L’œuvre de Benjamin Efrati se fonde sur une grande diversité de formats, dont il renouvelle les champs d’applications : web-série, conférences-performances, éditions et multiples, sites Internet, créations radiophoniques, clips musicaux, BD, dessins animés, conférences touristiques, etc. Ses productions sondent les plateformes du Web telles que Google, Wikipédia ou YouTube qui régulent notre accès au savoir. En organisant l’architecture de ce que nous voyons, lisons et sommes mené•e•s à commenter, ces interfaces, véritables entreprises du Web, façonnent également les discours et les moyens d’expression des un•e•s avec les autres, et de soi avec le monde. Benjamin Efrati tente de les pervertir, les détourner ou les réagencer.

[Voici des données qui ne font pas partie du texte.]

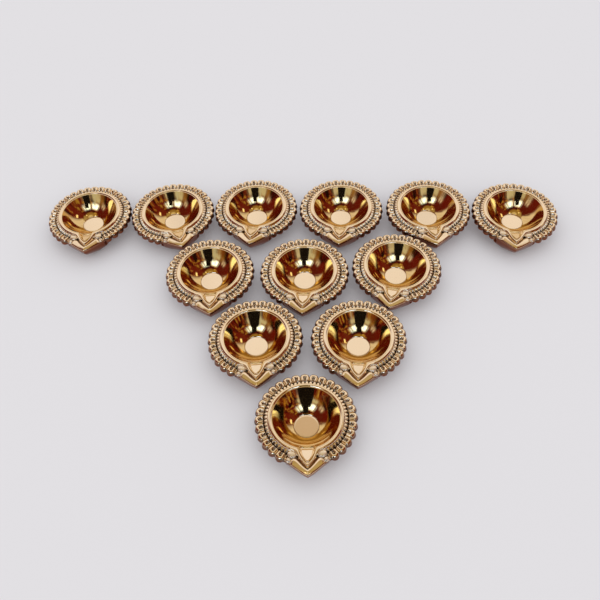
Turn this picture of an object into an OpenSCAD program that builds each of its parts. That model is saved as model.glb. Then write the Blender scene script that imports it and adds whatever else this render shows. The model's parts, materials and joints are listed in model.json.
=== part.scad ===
// A set of twelve cast brass oil lamps (diyas), each a small round bowl with a
// petalled border and a pointed spout. They stand apart on one level surface, in
// rows of six, three, two and one. Millimetres, +Z up, the surface at Z = 0.

/* [Bowl] */
// Diameter across the petals
lamp_d = 60; // [57:0.5:66]
// Height from the surface to the lip
lamp_h = 15.6; // [14.6:0.1:18]
// Diameter of the opening at the lip
bowl_d = 39.6; // [37:0.2:40.6]
// Diameter of the flat disc at the bottom of the bowl
disc_d = 14.8; // [10:0.2:20]
// Thickness of brass under the disc
disc_t = 3.5; // [2.6:0.1:4.4]
// Thickness of the bowl's wall
wall_t = 2.4; // [2:0.1:3.2]

/* [Foot] */
// Diameter of the foot
foot_d = 24; // [20:0.5:28]
// Height of the foot
foot_h = 1.2; // [0.8:0.1:1.8]

/* [Lip and teeth] */
// Width of the smooth band round the opening
band_w = 2.6; // [2:0.1:3]
// Width of the fine step inside the lip
step_w = 0.5; // [0.3:0.05:0.8]
// Depth of the fine step
step_t = 0.4; // [0.2:0.05:0.8]
// Number of small teeth in the full circle outside the band
tooth_count = 64; // [48:4:68]
// Diameter of a tooth
tooth_d = 1.9; // [1.6:0.05:2.1]
// How far the teeth's tops lie below the lip
tooth_drop = 1.5; // [1.4:0.1:1.7]

/* [Petal border] */
// Number of petal pitches in the full circle
pitch_count = 32; // [28:1:34]
// Number of those pitches that the spout and its two knobs take up
spout_pitches = 5; // [5:2:7]
// How far the petals' crowns lie below the lip
border_drop = 1.9; // [1.5:0.1:2.6]
// Radial length of a petal
petal_l = 5; // [4.4:0.1:5.4]
// Width of a petal
petal_w = 5; // [4.6:0.1:5.2]
// How far the plate between the petals lies below their crowns
plate_drop = 1.3; // [1:0.1:1.8]
// Thickness of that plate
plate_t = 3; // [2.4:0.1:3.6]
// How far the plate's edge lies inside the petals' ends
plate_inset = 1.3; // [1:0.1:1.8]
// Width of the hollow in the crown of a petal
hollow_w = 1.8; // [1.2:0.1:2.2]
// Depth of that hollow
hollow_t = 0.5; // [0.3:0.05:0.7]

/* [Knobs] */
// Diameter of the ball on each side of the spout
knob_d = 4.8; // [4:0.1:5.2]
// Diameter of the smaller ball outside it
bead_d = 3; // [2.4:0.1:3.4]
// Angle of both balls from the spout, in degrees
knob_angle = 22.5; // [21:0.5:24]

/* [Spout] */
// How far the tip reaches beyond the petals
tip_out = 5.4; // [4:0.1:6.2]
// Width of the spout where it leaves the petals
spout_w = 24.4; // [22:0.2:26]
// How far the spout's rim lies below the petals' crowns
spout_drop = 0.4; // [0:0.1:1]
// Depth of the groove inside that rim
groove_t = 1.2; // [0.8:0.1:1.6]
// Width of the raised leaf round the channel
leaf_w = 12.8; // [11.6:0.2:13.6]
// Width of the wick's channel
channel_w = 7.2; // [5.6:0.2:8]
// Slope of the channel's floor, in degrees
channel_slope = 17; // [12:1:20]

/* [Set] */
// Least gap between neighbours, as the lamps stand in the set
stand_gap = 0.7; // [0.5:0.1:3]

/* [Hidden] */
brass = [0.83, 0.66, 0.36];
fine = 96; // facets of the large round shapes
coarse = 24; // facets of the balls and rods
overrun = 1; // how far every cut runs past the metal

// Heights and radii that follow from the sizes above
lamp_r = lamp_d / 2;
bowl_r = bowl_d / 2;
disc_r = disc_d / 2;
foot_r = foot_d / 2;
band_r = bowl_r + band_w;
crown_z = lamp_h - border_drop;
plate_z = crown_z - plate_drop;
plate_r = lamp_r - plate_inset;
petal_r = petal_w / 2;
petal_from = lamp_r - petal_l;
petal_ball = lamp_r - petal_r;
knob_r = knob_d / 2;
bead_r = bead_d / 2;
pitch_angle = 360 / pitch_count;
petal_count = pitch_count - spout_pitches;
tooth_ring = band_r + tooth_d * 0.2;
tooth_h = lamp_h - tooth_drop - plate_z;
spout_half_angle = pitch_angle * spout_pitches / 2;

// The bowl is part of a ball through the disc's edge and the opening's edge
ball_z = (bowl_r * bowl_r - disc_r * disc_r + lamp_h * lamp_h - disc_t * disc_t)
    / (2 * (lamp_h - disc_t));
ball_r = norm([disc_r, ball_z - disc_t]);

// The spout: its reach, the heights of its parts, and the shares that shape it
reach = lamp_r + tip_out;
rim_z = crown_z - spout_drop;
rim_w = (reach - bowl_r) * 0.19;
groove_z = rim_z - groove_t;
leaf_z = rim_z + (lamp_h - rim_z) * 0.4;
leaf_tip = reach - rim_w * 1.75;
channel_tip = leaf_tip - rim_w * 1.25;
channel_z = rim_z - (reach - channel_tip) * 0.02;
keel_z = plate_z - plate_t * 0.5;
prow_z = foot_h + (keel_z - foot_h) * 0.45;

// Half outlines from the root to the tip, as shares of half the width and of the
// distance from the root to the tip
prow_shares = [[1, 0], [0.98, 0.33], [0.67, 0.6], [0.32, 0.84], [0, 1]];
leaf_shares = [[1, 0], [0.97, 0.2], [0.8, 0.48], [0.45, 0.78], [0, 1]];

// Half outlines of the prow below the rim, at three heights, from the belly's side
// to the point, as shares of half the spout's width and of the spout's reach
hull_heights = [keel_z, prow_z, foot_h * 2];
hull_shares = [
    [[1.17, 0.25], [1.17, 0.66], [0.98, 0.715], [0.67, 0.825], [0.32, 0.93], [0, 1]],
    [[1.15, 0.25], [1.15, 0.65], [0.98, 0.7], [0.66, 0.78], [0.3, 0.875], [0, 0.92]],
    [[0.94, 0.23], [1.1, 0.55], [0.98, 0.62], [0.66, 0.72], [0.31, 0.79], [0, 0.82]],
];

// Where each lamp stands, as shares of the unit that keeps neighbours apart,
// and how far it is turned, in degrees. The unit follows whichever pair is closer
nearest_share = 0.928; // the two closest centres
spout_share = 1.011; // the spout that comes closest to a neighbour, with that neighbour's radius
place_unit = max((lamp_d + stand_gap) / nearest_share, (reach + lamp_r + stand_gap) / spout_share);
place_shares = [
    [-2.342, 1.372], [-1.414, 1.349], [-0.486, 1.347],
    [0.458, 1.281], [1.414, 1.210], [2.342, 1.087],
    [-0.965, 0.450], [0.013, 0.395], [0.966, 0.397],
    [-0.495, -0.403], [0.496, -0.464], [-0.046, -1.290],
];
turns = [1, 15, -8, -7, 2, -11, 2, -5, -15, 1, -6, -1];

NODES = [
    "lamp_01", "lamp_02", "lamp_03", "lamp_04", "lamp_05", "lamp_06",
    "lamp_07", "lamp_08", "lamp_09", "lamp_10", "lamp_11", "lamp_12",
];

// Runs its children at each of count places, turned about the bowl's axis
module spread(count, step) {
    for (i = [0:count - 1])
        rotate(step * (i - (count - 1) / 2)) children();
}

// A flat outline from y = -root to a point at y = -tip, as wide as w at its root
module leaf_outline(w, root, tip, shares) {
    half = [for (s = shares) [s[0] * w / 2, -root - s[1] * (tip - root)]];
    polygon(concat(half, [for (i = [len(half) - 2:-1:0]) [-half[i][0], half[i][1]]]));
}

// The turned body: the foot, the round underside, the plate and the smooth band
module body() {
    rotate_extrude($fn = fine) {
        square([foot_r, foot_h]);
        intersection() {
            translate([0, ball_z]) circle(ball_r + wall_t);
            translate([0, foot_h / 2]) square([lamp_r, plate_z - foot_h / 2]);
        }
        translate([0, plate_z - plate_t]) square([plate_r, plate_t]);
        translate([0, plate_z - plate_t]) square([band_r, lamp_h - band_w / 2 - plate_z + plate_t]);
        translate([band_r - band_w / 2, lamp_h - band_w / 2]) circle(band_w / 2);
        translate([0, lamp_h - band_w]) square([band_r - band_w / 2, band_w]);
    }
}

// What the bowl's inside takes out, with the fine step at the lip
module bowl_cut() {
    rotate_extrude($fn = fine)
        intersection() {
            translate([0, ball_z]) circle(ball_r);
            translate([0, disc_t]) square([ball_r, lamp_h + overrun - disc_t]);
        }
    translate([0, 0, lamp_h - step_t])
        cylinder(h = step_t + overrun, r = bowl_r + step_w, $fn = fine);
}

// One petal along +Y: a rod lying on the plate with a ball at its outer end
module petal() {
    translate([0, petal_from, crown_z - petal_r]) rotate([-90, 0, 0])
        cylinder(h = petal_ball - petal_from, r = petal_r, $fn = coarse);
    translate([0, petal_ball, crown_z - petal_r]) sphere(petal_r, $fn = coarse);
}

// The long hollow in a petal's crown
module petal_hollow() {
    r = hollow_w / 2;
    from = petal_from + hollow_w;
    translate([0, from, crown_z + r - hollow_t]) {
        rotate([-90, 0, 0]) cylinder(h = petal_ball - from, r = r, $fn = coarse);
        translate([0, petal_ball - from, 0]) sphere(r, $fn = coarse);
    }
}

// The ring of small teeth, left out where the spout's leaf begins
module teeth() {
    for (i = [0:tooth_count - 1]) {
        angle = 360 / tooth_count * (i + 0.5);
        if (angle < 180 - spout_half_angle * 0.75 || angle > 180 + spout_half_angle * 0.75)
            rotate(angle) translate([0, tooth_ring, plate_z - overrun])
                cylinder(h = tooth_h + overrun, r = tooth_d / 2, $fn = coarse);
    }
}

// The two balls on one side of the spout
module knob_pair(side) {
    rotate(side * knob_angle) {
        translate([0, -band_r - knob_r * 0.75, crown_z - knob_r * 0.6]) sphere(knob_r, $fn = coarse);
        translate([0, -plate_r + bead_r * 0.6, plate_z - bead_r * 0.3]) sphere(bead_r, $fn = coarse);
    }
}

// The spout above its keel: the rim, the groove inside it and the raised leaf
module spout() {
    difference() {
        translate([0, 0, keel_z]) linear_extrude(rim_z - keel_z)
            leaf_outline(spout_w, bowl_r, reach, prow_shares);
        translate([0, 0, groove_z]) linear_extrude(groove_t + overrun)
            leaf_outline(spout_w - rim_w * 2, bowl_r, reach - rim_w, prow_shares);
    }
    translate([0, 0, keel_z]) linear_extrude(leaf_z - keel_z)
        leaf_outline(leaf_w, bowl_r, leaf_tip, leaf_shares);
}

// The full, boat-like underside below the spout, drawn in from the rim to the foot
module prow() {
    hull() {
        for (i = [0:len(hull_shares) - 1])
            translate([0, 0, hull_heights[i]]) linear_extrude(foot_h / 2)
                leaf_outline(spout_w, 0, reach, hull_shares[i]);
        cylinder(h = foot_h, r = foot_r * 0.8, $fn = coarse);
    }
}

// The sloping channel that the wick lies in, open to the bowl at its root
module channel_cut() {
    inner = bowl_r * 0.7;
    translate([0, -channel_tip, channel_z]) rotate([-channel_slope, 0, 0])
        translate([0, channel_tip, 0]) linear_extrude(lamp_h) {
            leaf_outline(channel_w, bowl_r, channel_tip, leaf_shares);
            translate([-channel_w / 2, -bowl_r]) square([channel_w, bowl_r - inner]);
        }
}

module diya() {
    color(brass) difference() {
        union() {
            body();
            spread(petal_count, pitch_angle) petal();
            teeth();
            knob_pair(-1);
            knob_pair(1);
            spout();
            prow();
        }
        bowl_cut();
        channel_cut();
        spread(petal_count, pitch_angle) petal_hollow();
    }
}

// One lamp of the set where it stands
module lamp(i) {
    translate(place_shares[i] * place_unit) rotate(turns[i]) diya();
}

for (i = [0:len(NODES) - 1])
    lamp(i);
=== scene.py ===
"""Twelve cast brass oil lamps in rows of six, three, two and one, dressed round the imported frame.

Each lamp is one casting, so one form is shaped and set down twelve times. The form starts as a
grid of rings and spokes. Its rings, from the middle of the bowl out over the border and back
underneath to the foot, are wrapped round to the lines of a real lamp. A lamp's sizes are in
millimetres, and turn to metres when it is set down. Angles on a lamp run from its spout's axis,
in degrees.
"""
import json
import math

import bmesh
import bpy
import numpy as np
from mathutils import Matrix, Vector


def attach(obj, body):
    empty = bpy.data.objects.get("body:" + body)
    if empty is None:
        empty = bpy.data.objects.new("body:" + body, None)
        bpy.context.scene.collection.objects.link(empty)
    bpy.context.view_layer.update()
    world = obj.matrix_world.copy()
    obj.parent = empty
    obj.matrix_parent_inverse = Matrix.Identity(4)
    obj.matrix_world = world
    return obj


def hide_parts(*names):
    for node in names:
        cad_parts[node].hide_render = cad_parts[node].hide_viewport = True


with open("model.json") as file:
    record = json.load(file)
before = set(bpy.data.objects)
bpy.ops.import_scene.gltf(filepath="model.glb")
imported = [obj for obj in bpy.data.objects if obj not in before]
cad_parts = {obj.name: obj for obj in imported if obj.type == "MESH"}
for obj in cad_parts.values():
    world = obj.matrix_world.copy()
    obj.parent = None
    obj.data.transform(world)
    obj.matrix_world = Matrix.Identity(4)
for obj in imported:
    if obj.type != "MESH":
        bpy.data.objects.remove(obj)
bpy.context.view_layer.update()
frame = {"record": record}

MM = 0.001

# The room that the metal mirrors. Its own tones run from dark to warm in loose clouds
ROOM_TONES = (
    (0.36, (0.004, 0.001, 0.001)), (0.44, (0.09, 0.005, 0.002)), (0.54, (0.16, 0.010, 0.004)),
    (0.60, (0.36, 0.15, 0.025)), (0.70, (0.80, 0.60, 0.18)),
)
# The two ends of the room. The camera stands at the front
BACK, FRONT = 1, -1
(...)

Ta démarche protéiforme tend à mettre en scène des méthodologies d’apprentissage créatives et décalées, c’est notamment le cas de ta web-série The Gnozo Show. Pourrions-nous dire que tu expérimentes de nouvelles configurations du langage et du savoir ?

 

Avant d’entrer aux Beaux-Arts de Paris, j’étais en Master de philosophie. J’en suis parti quand j’ai réalisé que les normes universitaires étouffaient et lissaient la pensée sous prétexte de la calibrer, la rendant ainsi inoffensive. Je me suis alors réapproprié les outils philosophiques et le langage scientifique pour mieux les subvertir. 
J’ai d’abord multiplié les formats d’expressions (performance, film, photographie, dessin, musique, discours, écriture, réalisation de systèmes électroniques, logiciels, etc.), en passant en permanence d’un médium à l’autre afin de favoriser la déconstruction des habitudes qui leur sont associées. C’est pourquoi je ne vise pas l’expertise dans un domaine en particulier ; je garde une certaine distance pour pouvoir souligner les limites de chaque forme, quitte à passer au travers. C’est ce qui se passe lors du tournage des épisodes du Gnozo Show : mis à part le thème, je ne donne aucune consigne aux invités, ce qui les incite à s’emparer du projet. Leurs interactions hasardeuses produisent des mots qui prennent un sens précis au montage. Il y a un lien direct avec le chamanisme ou d’autres types de cadres conceptuels qui exigent une forme de lâcher prise dans l’exercice du contrôle. Comme dans l’esthétique wabi-sabi, le défaut est au centre de la perfection.

D’où une esthétique générale pétrie de glitchs, de parasites, de bugs ou de pop-up ?

Oui, l’imprévu renvoie pour moi à une forme de vie, car il excède le contrôle réflexif : ce qui peut apparaître comme un défaut révèle en fait l’existence et la nature du monde qui se situe au-delà de l’illusion technique. Dans un sens darwinien, le glitch représente aussi la variabilité arbitraire de la distribution d’un trait comportemental ou de l’expression d’un gène. Dans une perspective d’évolution culturelle ou mémétique, on pourrait dire que je vise des idées, mots ou connaissances qui révèlent un certain cadre idéologique en se situant en-deçà des seuils de détection de la perception habituelle.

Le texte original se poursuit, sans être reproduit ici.